Source data:
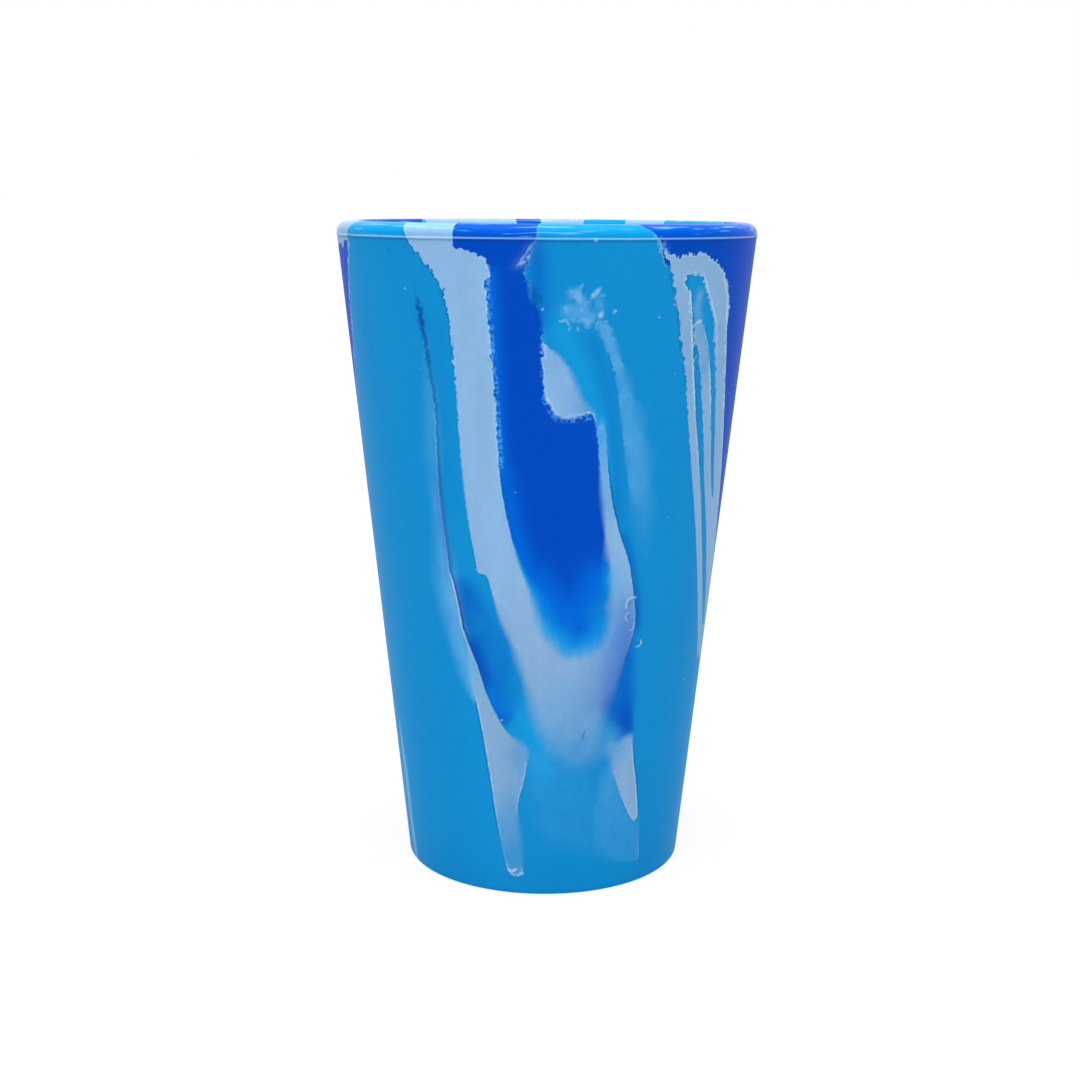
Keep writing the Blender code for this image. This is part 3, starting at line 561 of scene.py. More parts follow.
# The profile from the middle of the underside, up the outside, over the lip and down inside.
# Each point has its place on the flat sheet, where the outside's is its height
def drawProfile():
    corner = Vector((cup["foot"], 0))
    foot = rounded(corner, Vector((0, 0)), Vector((cup["rim"], partingLine)), cup["footEdge"],
                   cup["filletSteps"])
    ringInside = Vector((foot[0].x - cup["footRing"], 0))
    recess = Vector((ringInside.x - cup["recessSlope"], cup["footRecess"]))
    centre = Vector((0, cup["footRecess"]))
    below = [centre, *evenly(centre, recess)]
    below += rounded(recess, centre, ringInside, cup["softEdge"], 2)
    below += rounded(ringInside, recess, foot[0], cup["softEdge"], 2)
    below += foot[:-1]

    half = cup["partingHeight"] / 2
    start = foot[-1].y
    count = round((partingLine - half - start) / cup["rowStep"])
    outside = [start + (partingLine - half - start) * k / count for k in range(count + 1)]
    outside += [partingLine, partingLine + half, wallTop]
    outside += [wallTop + lipRun * k / cup["lipSteps"] for k in range(1, cup["lipSteps"] + 1)]
    out = []
    for place in outside:
        if place <= wallTop:
            out.append(Vector((wallRadius(place), place)))
        else:
            angle = (place - wallTop) / lipRun * math.pi / 2
            across = cup["lipOuterRound"] * math.cos(angle)
            out.append(Vector((crestRadius + across, wallTop + lipRise * math.sin(angle))))
    proud = outside.index(partingLine)
    out[proud] += Vector((math.cos(taper), -math.sin(taper))) * cup["partingProud"]

    innerStart = cup["height"] - cup["lipInnerHeight"]
    across = crestRadius - innerRadius(innerStart)
    inside = []
    for k in range(1, cup["lipSteps"] + 1):
        angle = math.pi / 2 * k / cup["lipSteps"]
        rise = cup["lipInnerHeight"] * math.cos(angle)
        inside.append(Vector((crestRadius - across * math.sin(angle), innerStart + rise)))
    floorCorner = Vector((innerRadius(cup["floor"]), cup["floor"]))
    floorCentre = Vector((0, cup["floor"]))
    fillet = rounded(floorCorner, inside[-1], floorCentre, cup["floorFillet"], cup["filletSteps"])
    inside += evenly(inside[-1], fillet[0]) + fillet
    inside += evenly(fillet[-1], floorCentre) + [floorCentre]

    points = below + out + inside
    places = list(outside)
    for before, after in zip(reversed(points[:len(below)]), reversed(points[1:len(below) + 1])):
        places.insert(0, places[0] - (after - before).length)
    for before, after in zip(points[len(places) - 1:], points[len(places):]):
        places.append(places[-1] + (after - before).length)
    return np.array(places), np.array([tuple(p) for p in points])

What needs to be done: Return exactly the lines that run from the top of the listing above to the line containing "below += foot[:-1]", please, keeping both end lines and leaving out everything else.

Right answer:
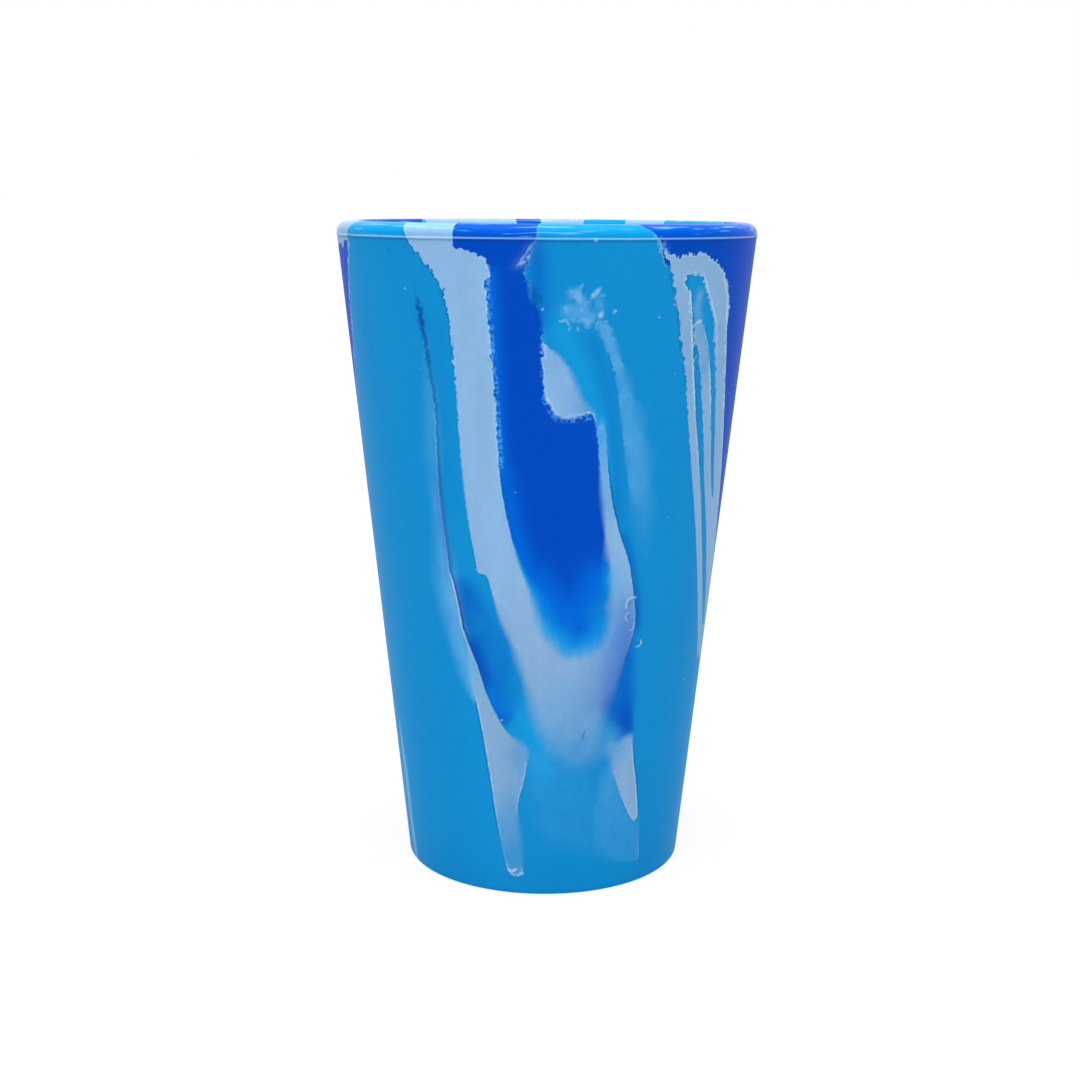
Keep writing the Blender code for this image. This is part 3, starting at line 561 of scene.py. More parts follow.
# The profile from the middle of the underside, up the outside, over the lip and down inside.
# Each point has its place on the flat sheet, where the outside's is its height
def drawProfile():
    corner = Vector((cup["foot"], 0))
    foot = rounded(corner, Vector((0, 0)), Vector((cup["rim"], partingLine)), cup["footEdge"],
                   cup["filletSteps"])
    ringInside = Vector((foot[0].x - cup["footRing"], 0))
    recess = Vector((ringInside.x - cup["recessSlope"], cup["footRecess"]))
    centre = Vector((0, cup["footRecess"]))
    below = [centre, *evenly(centre, recess)]
    below += rounded(recess, centre, ringInside, cup["softEdge"], 2)
    below += rounded(ringInside, recess, foot[0], cup["softEdge"], 2)
    below += foot[:-1]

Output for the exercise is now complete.